Eigentlich wollten Adam Dahl (Eloi Christ) und Tomislav Bogunovic (Kai Müller) nur ganz gemütlich mit dem Zug nach Magdeburg fahren, nachdem das Paar zuvor in Berlin gefeiert hat. Sie unterhalten sich, planen ihre Zukunft, reden darüber die Eltern kennenzulernen. Doch als Christof Oschmann (Helge Tramsen) zu ihnen ins Abteil steigt, kippt die Stimmung völlig. In einem plötzlichen unkontrollierten Anfall schlägt Adam auf den Fremden ein und tötet ihn dabei. Hauptkommissarin Doreen Brasch (Claudia Michelsen) übernimmt daraufhin den Fall und tut alles dafür, um das Motiv für die Tat herauszufinden. Doch ausgerechnet dessen Eltern Klaus-Volker (Sven-Eric Bechtolf) und Bianca Dahl (Corinna Kirchhoff) blocken ab, wollen am liebsten nicht über den Fall reden …
Die Suche nach dem Motiv
Eines muss man Black Box ja lassen: Der Film startet mit einem Knall. Im einen Moment plaudern die beiden Männer noch fröhlich über die Zukunft und ihre Beziehung. Im nächsten rastet einer von ihnen komplett aus und tötet in einem plötzlichen Anfall einen harmlosen Mitreisenden. Wer dieser ist, bleibt dabei zunächst ein Rätsel. Ebenso was den jungen Mann dazu veranlasst haben könnte, auf einmal so auszuticken. Das unterscheidet den Film auf Anhieb von den meisten anderen der ARD-Krimireihe Polizeiruf 110. Wo diese in den meisten Fällen von der Suche nach dem Täter oder der Täterin handeln, da steht dieser hier bereits fest, noch bevor die Geschichte wirklich anfängt. Die zentrale Frage nach dem „wer“ wird durch eine nach dem „warum“ ersetzt.
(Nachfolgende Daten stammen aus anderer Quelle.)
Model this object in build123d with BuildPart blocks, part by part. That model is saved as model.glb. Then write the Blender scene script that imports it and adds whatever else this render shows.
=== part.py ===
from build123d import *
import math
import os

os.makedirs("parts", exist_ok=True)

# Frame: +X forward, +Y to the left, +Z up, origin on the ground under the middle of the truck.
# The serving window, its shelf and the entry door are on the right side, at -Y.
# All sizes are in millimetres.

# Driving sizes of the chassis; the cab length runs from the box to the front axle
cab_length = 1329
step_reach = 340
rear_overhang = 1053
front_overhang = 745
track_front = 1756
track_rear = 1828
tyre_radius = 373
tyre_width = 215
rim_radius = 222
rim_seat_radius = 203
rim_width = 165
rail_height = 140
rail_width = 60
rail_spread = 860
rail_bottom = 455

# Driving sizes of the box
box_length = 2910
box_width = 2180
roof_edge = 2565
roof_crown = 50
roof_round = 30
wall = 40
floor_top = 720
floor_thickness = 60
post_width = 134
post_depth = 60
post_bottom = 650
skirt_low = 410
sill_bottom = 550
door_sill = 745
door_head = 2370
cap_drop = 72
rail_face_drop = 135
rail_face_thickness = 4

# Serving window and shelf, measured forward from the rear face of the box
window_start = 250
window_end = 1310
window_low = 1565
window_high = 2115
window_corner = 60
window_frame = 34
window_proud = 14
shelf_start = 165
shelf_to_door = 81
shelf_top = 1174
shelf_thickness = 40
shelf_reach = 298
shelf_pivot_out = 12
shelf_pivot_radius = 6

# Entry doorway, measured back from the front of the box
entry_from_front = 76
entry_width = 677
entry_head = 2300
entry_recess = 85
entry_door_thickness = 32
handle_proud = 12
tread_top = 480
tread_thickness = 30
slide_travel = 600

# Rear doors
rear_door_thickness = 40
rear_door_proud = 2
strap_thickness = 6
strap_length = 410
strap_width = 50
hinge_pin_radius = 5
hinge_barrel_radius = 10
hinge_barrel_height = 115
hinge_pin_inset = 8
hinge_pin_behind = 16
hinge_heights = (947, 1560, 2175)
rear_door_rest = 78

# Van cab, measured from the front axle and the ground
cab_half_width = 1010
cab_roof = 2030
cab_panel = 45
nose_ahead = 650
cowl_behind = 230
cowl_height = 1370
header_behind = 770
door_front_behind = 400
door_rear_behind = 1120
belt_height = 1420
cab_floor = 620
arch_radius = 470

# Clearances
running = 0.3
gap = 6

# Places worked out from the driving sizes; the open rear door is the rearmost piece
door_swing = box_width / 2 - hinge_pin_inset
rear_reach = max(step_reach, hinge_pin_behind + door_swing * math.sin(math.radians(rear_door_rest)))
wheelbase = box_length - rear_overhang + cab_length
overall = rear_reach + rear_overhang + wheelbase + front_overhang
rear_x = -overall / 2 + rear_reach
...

Die naheliegendste Vorgehensweise in einem solchen Fall ist natürlich, die betreffende Person einfach zu fragen. Wäre es aber so einfach, hätte der Krimi nichts zu erzählen. Und so muss der Täter dann auch an einer partiellen Amnesie leiden, damit es doch noch zu einer Spurensuche kommt. Polizeiruf 110: Black Box erinnert damit ein wenig an Tatort: Flash neulich, wo es ebenfalls um die Rekonstruktion eines verlorenen Gedächtnisses ging. Nur dass dort eine Demenz den Zugang zur Vergangenheit verhindert, kein Trauma. Dabei ist von Anfang an klar, dass der Zwischenfall in einem Zusammenhang mit einer früheren Geschichte stehen muss, die dann das eigentliche Motiv liefert. Das Publikum darf also doch noch rätseln und grübeln.
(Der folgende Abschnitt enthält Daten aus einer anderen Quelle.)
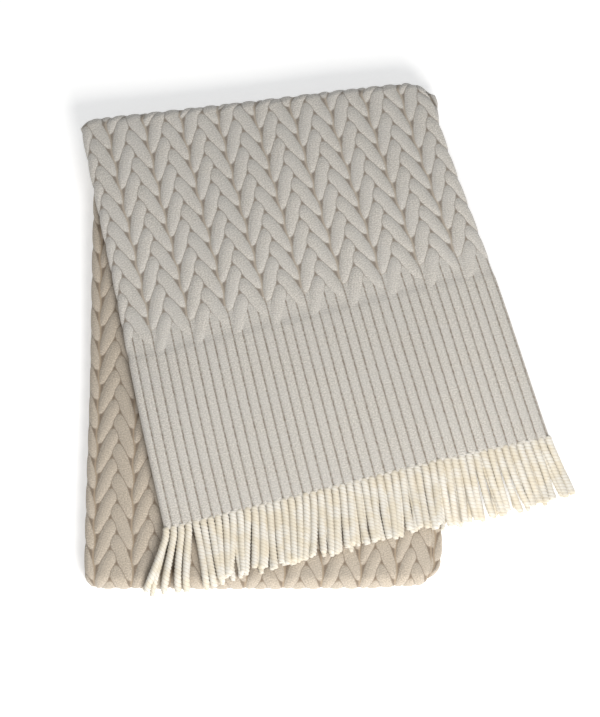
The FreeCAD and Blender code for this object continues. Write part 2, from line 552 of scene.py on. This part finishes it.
def make_cloth():
    """Every piece of cloth, cut from one grid so that neighbours share points and normals."""
    outer, inner, pattern, ranges = build_grid()
    toward = np.sum(grid_normals(outer) * (outer - inner), axis=-1).mean()
    sign = 1.0 if toward > 0 else -1.0
    outer_normals = grid_normals(outer) * sign
    inner_normals = grid_normals(inner) * -sign
    made = {}
    for name, (start, end) in ranges.items():
        own = slice(start, end + 1)
        coarse = slice(start, end + 1, 4)
        points = np.concatenate([outer[own].reshape(-1, 3), inner[coarse, ::4].reshape(-1, 3)])
        normals = np.concatenate(
            [outer_normals[own].reshape(-1, 3), inner_normals[coarse, ::4].reshape(-1, 3)]
        )
        uv = np.concatenate([pattern[own].reshape(-1, 2), pattern[coarse, ::4].reshape(-1, 2)])
        quads, walls = cloth_faces(end - start + 1, outer.shape[1])
        if sign > 0:
            quads, walls = quads[:, ::-1], walls[:, ::-1]
        made[name] = make_mesh(name + "_cloth", points, [quads, walls], uv, normals)
    return made


# ---- the fringe -------------------------------------------------------------------------
def twisted_tube(line, width, turns, phase):
    """Points and uv of a two-ply yarn along a line of points, and its ring size."""
    ring = 12
    steps = len(line)
    tangent = np.gradient(line, axis=0)
    tangent /= np.linalg.norm(tangent, axis=1, keepdims=True)
    side = np.cross(tangent, (0.0, 0.0, 1.0))
    side /= np.linalg.norm(side, axis=1, keepdims=True)
    up = np.cross(side, tangent)
    share = np.linspace(0, 1, steps)[:, None]
    angle = np.linspace(0, 2 * math.pi, ring, endpoint=False)[None, :]
    lobe = 0.76
    offset = 0.24
    spin = 2 * math.pi * turns * share + phase
    relative = angle - spin
    profile = offset * np.abs(np.cos(relative)) + np.sqrt(
        lobe**2 - (offset * np.sin(relative)) ** 2
    )
    body = np.clip(share / 0.02, 0.75, 1) * (1 - 0.25 * np.clip((share - 0.94) / 0.06, 0, 1) ** 2)
    radius = width / 2 * profile * body
    points = (
        line[:, None, :]
        + side[:, None, :] * (radius * np.cos(angle))[..., None]
        + up[:, None, :] * (radius * np.sin(angle))[..., None]
    )
    uv = np.stack([relative / (2 * math.pi), share * tassel_length + 0 * angle], axis=-1)
    return points, uv, ring


def tube_mesh(name, tubes):
    """One mesh of many tubes, closed at both ends."""
    points, uvs, quads, caps = [], [], [], []
    count = 0
    for grid, uv, ring in tubes:
        steps = len(grid)
        index = count + np.arange(steps * ring).reshape(steps, ring)
        after = np.roll(index, -1, axis=1)
        quads.append(
            np.stack([index[:-1], after[:-1], after[1:], index[1:]], -1).reshape(-1, 4)[:, ::-1]
        )
        caps += [index[0], index[-1][::-1]]
        points.append(grid.reshape(-1, 3))
        uvs.append(uv.reshape(-1, 2))
        count += steps * ring
    faces = [np.concatenate(quads), np.array(caps)]
    return make_mesh(name, np.concatenate(points), faces, np.concatenate(uvs))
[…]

Viele Wege führen in den Unsinn
Diese Dopplung zweier Verbrechen, von denen eines noch nicht mal bekannt ist, eignet sich schon für einen spannenden Krimi. Drehbuchautorin Zora Holtfreter (In Wahrheit: Unter Wasser) legt hier wie in einem regulären Genrevertreter viele kleine Hinweise, die in die unterschiedlichsten Richtungen zeigen. Klar ist nur, dass der vermeintliche Fremde auf irgendeine Weise doch bekannt gewesen sein muss und die Eltern von Adam etwas zu verbergen haben. Polizeiruf 110: Black Box lässt an beidem keine Zweifel. Und auch dass Vater Dahl das mit den Regeln und Gesetzen nicht ganz so ernst nimmt, wird früh verraten. Drohungen, dubiose Deals, vielleicht noch ein bisschen Korruption – der ehemalige Polizist wird derart fragwürdig beschreiben, dass eine Mitschuld an dem Verbrechen bereits vorgeschrieben ist.
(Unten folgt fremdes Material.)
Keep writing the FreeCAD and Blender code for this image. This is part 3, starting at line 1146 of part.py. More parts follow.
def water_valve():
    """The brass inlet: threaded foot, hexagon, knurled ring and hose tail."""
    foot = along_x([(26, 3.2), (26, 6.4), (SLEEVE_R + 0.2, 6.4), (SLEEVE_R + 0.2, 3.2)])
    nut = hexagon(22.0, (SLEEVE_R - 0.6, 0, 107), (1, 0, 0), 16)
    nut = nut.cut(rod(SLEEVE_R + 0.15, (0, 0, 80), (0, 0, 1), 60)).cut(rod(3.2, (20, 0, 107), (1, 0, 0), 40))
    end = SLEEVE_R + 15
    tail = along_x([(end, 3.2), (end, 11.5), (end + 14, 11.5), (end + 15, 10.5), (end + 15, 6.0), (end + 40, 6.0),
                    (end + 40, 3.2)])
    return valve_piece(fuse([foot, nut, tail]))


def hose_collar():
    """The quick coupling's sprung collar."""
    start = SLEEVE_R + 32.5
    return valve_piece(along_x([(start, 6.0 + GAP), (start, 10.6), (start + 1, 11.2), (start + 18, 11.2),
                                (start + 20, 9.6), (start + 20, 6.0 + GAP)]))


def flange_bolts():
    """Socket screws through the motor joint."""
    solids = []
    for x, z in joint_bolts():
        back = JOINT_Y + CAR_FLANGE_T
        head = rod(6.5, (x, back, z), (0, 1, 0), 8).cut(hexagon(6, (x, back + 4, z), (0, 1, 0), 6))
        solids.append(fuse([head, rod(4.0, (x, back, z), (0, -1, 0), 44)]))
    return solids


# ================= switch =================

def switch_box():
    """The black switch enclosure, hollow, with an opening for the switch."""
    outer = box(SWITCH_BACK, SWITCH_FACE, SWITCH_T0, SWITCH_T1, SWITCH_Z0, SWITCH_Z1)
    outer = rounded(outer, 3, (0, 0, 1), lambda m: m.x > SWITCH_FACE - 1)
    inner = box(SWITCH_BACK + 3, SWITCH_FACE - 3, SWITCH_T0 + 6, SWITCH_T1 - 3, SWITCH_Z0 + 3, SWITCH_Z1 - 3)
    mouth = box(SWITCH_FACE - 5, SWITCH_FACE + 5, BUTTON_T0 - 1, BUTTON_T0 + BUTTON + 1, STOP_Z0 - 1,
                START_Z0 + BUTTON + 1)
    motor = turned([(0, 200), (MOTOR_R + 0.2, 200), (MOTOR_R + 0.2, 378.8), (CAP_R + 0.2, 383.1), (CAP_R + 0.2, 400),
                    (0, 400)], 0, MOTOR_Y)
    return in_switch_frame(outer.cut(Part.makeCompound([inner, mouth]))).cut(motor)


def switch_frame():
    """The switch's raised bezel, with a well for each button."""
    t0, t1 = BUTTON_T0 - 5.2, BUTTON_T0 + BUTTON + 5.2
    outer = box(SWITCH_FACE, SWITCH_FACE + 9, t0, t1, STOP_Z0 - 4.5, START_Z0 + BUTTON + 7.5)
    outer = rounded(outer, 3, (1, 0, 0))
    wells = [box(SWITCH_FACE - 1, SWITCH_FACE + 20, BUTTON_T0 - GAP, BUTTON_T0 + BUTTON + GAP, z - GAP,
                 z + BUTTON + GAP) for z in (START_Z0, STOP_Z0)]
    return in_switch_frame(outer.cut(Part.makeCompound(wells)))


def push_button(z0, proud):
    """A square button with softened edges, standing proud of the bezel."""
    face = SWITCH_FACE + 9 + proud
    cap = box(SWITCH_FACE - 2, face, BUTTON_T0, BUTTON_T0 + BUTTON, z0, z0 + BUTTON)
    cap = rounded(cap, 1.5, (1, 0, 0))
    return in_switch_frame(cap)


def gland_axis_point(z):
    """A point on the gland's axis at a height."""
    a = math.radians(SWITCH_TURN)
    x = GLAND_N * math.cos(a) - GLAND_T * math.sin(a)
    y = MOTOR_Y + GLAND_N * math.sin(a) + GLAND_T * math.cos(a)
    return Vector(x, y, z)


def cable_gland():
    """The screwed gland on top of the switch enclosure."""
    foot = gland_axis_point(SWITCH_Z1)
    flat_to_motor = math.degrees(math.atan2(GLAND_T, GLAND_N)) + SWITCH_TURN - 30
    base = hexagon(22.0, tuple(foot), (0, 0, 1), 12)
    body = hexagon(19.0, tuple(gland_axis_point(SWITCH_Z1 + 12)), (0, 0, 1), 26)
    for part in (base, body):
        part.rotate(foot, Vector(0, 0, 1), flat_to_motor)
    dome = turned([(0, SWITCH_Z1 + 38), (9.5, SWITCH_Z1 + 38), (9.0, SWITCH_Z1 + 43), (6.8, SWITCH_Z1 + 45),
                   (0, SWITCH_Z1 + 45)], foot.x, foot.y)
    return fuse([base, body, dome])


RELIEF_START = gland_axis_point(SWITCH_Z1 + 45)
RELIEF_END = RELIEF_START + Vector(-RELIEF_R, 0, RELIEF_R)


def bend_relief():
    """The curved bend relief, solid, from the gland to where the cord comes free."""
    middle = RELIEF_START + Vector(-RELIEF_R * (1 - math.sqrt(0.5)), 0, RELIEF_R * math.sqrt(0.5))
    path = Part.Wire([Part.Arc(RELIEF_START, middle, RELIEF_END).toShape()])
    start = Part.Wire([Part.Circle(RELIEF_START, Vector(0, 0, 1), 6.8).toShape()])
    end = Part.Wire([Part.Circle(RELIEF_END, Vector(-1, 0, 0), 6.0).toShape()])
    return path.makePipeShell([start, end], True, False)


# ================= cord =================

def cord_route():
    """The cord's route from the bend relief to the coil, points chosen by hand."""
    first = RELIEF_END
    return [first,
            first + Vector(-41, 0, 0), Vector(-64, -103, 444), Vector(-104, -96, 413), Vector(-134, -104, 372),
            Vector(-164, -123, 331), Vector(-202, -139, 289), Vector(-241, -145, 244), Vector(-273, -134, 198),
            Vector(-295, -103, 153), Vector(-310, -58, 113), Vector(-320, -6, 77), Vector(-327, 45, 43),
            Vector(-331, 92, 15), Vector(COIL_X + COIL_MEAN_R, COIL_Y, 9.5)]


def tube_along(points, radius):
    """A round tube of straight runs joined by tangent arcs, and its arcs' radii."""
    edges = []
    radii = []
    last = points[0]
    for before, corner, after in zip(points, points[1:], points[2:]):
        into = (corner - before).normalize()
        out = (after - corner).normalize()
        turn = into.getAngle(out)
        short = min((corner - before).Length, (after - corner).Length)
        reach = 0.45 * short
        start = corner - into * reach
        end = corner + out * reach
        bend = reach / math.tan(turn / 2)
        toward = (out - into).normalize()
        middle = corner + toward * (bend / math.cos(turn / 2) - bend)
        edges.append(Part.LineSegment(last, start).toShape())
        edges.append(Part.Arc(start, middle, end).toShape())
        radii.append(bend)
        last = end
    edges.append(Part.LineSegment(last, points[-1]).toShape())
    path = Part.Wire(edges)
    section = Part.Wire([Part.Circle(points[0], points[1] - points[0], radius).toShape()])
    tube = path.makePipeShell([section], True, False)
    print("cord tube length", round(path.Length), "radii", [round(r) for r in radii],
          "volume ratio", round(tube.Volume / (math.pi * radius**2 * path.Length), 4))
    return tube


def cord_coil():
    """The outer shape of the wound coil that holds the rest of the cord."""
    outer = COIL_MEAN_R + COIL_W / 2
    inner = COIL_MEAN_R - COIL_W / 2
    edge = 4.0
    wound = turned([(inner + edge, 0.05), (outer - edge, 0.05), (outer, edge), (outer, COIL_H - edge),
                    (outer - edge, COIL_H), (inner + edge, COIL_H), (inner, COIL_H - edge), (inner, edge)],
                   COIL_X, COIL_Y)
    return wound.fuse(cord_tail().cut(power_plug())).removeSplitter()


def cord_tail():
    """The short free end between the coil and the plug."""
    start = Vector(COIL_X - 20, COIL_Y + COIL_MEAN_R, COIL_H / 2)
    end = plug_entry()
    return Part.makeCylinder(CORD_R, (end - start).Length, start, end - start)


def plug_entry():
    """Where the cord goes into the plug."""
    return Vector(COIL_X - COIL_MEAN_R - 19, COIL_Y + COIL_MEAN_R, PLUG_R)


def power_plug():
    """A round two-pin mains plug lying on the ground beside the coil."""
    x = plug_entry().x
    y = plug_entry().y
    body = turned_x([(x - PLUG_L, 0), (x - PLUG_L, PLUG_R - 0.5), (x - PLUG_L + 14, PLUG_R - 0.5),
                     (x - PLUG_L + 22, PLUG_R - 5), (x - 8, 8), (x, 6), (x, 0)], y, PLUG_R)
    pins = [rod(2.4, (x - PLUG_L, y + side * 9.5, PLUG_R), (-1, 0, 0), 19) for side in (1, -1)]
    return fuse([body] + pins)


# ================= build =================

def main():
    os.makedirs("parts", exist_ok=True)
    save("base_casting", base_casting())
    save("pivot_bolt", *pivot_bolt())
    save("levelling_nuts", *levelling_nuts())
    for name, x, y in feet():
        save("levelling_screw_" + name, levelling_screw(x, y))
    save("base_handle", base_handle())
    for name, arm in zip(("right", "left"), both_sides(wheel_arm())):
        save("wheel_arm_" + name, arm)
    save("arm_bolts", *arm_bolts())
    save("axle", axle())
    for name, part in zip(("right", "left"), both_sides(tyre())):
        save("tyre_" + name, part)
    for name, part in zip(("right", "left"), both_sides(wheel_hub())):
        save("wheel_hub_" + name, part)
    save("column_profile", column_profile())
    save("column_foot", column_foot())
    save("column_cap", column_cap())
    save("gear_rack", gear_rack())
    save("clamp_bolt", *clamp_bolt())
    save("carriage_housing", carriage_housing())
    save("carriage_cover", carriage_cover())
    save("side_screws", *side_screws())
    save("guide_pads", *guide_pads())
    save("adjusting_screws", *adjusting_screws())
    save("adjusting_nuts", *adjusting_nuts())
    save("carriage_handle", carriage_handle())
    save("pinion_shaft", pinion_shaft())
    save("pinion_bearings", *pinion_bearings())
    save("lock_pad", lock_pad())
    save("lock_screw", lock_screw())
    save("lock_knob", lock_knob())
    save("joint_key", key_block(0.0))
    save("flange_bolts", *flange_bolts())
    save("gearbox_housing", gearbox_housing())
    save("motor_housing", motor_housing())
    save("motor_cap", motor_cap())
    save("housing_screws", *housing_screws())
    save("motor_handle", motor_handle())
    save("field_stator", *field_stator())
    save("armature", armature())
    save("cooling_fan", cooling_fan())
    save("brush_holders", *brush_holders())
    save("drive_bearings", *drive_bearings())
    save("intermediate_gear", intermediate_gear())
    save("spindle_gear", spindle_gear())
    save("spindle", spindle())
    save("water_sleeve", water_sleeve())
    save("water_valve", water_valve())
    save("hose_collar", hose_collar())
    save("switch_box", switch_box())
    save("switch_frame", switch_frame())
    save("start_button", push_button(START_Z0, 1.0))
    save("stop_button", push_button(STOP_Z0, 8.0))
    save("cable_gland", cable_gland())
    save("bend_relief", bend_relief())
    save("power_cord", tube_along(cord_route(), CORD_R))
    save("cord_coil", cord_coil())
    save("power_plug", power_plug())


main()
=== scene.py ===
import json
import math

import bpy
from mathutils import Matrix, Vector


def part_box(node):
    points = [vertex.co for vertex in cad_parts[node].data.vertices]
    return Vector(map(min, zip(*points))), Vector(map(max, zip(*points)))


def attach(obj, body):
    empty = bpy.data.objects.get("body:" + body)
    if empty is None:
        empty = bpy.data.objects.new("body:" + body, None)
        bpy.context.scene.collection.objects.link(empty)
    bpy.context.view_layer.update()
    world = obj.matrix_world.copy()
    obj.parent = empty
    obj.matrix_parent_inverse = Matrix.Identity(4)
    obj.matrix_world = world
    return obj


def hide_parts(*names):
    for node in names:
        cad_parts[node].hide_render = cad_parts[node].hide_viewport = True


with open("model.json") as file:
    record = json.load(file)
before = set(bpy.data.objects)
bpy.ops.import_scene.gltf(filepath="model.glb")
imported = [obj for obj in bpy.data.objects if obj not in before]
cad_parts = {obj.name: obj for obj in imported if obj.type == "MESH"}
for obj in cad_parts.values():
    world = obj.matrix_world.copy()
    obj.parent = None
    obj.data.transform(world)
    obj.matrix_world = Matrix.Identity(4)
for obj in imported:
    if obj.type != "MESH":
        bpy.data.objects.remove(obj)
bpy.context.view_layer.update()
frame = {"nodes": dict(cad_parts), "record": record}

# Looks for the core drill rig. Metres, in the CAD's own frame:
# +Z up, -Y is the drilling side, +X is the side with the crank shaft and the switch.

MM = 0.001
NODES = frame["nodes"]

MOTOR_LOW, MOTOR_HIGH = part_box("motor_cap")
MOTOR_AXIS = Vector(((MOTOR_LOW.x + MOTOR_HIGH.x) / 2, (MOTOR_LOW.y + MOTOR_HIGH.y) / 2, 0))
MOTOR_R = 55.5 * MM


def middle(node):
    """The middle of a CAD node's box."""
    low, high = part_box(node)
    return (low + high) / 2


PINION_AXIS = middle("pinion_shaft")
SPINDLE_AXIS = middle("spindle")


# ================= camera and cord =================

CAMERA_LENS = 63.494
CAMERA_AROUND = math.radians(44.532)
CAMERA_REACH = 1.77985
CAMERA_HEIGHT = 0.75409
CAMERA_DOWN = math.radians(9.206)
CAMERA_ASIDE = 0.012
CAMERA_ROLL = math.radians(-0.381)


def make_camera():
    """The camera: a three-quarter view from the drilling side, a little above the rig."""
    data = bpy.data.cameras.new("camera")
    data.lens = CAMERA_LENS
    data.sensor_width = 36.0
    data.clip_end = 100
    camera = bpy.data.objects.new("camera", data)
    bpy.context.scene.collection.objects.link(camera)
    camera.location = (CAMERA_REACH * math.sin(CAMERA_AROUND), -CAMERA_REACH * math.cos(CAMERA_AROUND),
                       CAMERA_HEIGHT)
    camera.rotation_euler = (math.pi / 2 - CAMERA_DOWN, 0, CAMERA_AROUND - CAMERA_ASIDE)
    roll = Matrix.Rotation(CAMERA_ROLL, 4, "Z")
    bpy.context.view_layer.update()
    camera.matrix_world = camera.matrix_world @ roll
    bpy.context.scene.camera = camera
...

Dass sich der Film nie wirklich von den Eltern fortbewegt und keine nennenswerten Alternativen anbietet, ist dabei kein wirkliches Problem. Schwerer wiegt die Auflösung an sich: Offensichtlich wollte man bei Polizeiruf 110: Black Box eine möglichst große Überraschung und damit einhergehend zahlreiche Wendungen, Glaubwürdigkeit stand weniger weit oben auf der Prioritätenliste. Das Ergebnis ist nach dem langen, vorsichtigen Aufbau und den stimmungsvollen Szenen zu Beginn recht enttäuschend, weil umständlich konstruiert und inhaltlich kaum überzeugend. Obwohl Claudia Michelsen wieder sehr engagiert mitspielt, vor der TV-Krimi-Sommerpause wäre ein stärkerer Titel schön gewesen.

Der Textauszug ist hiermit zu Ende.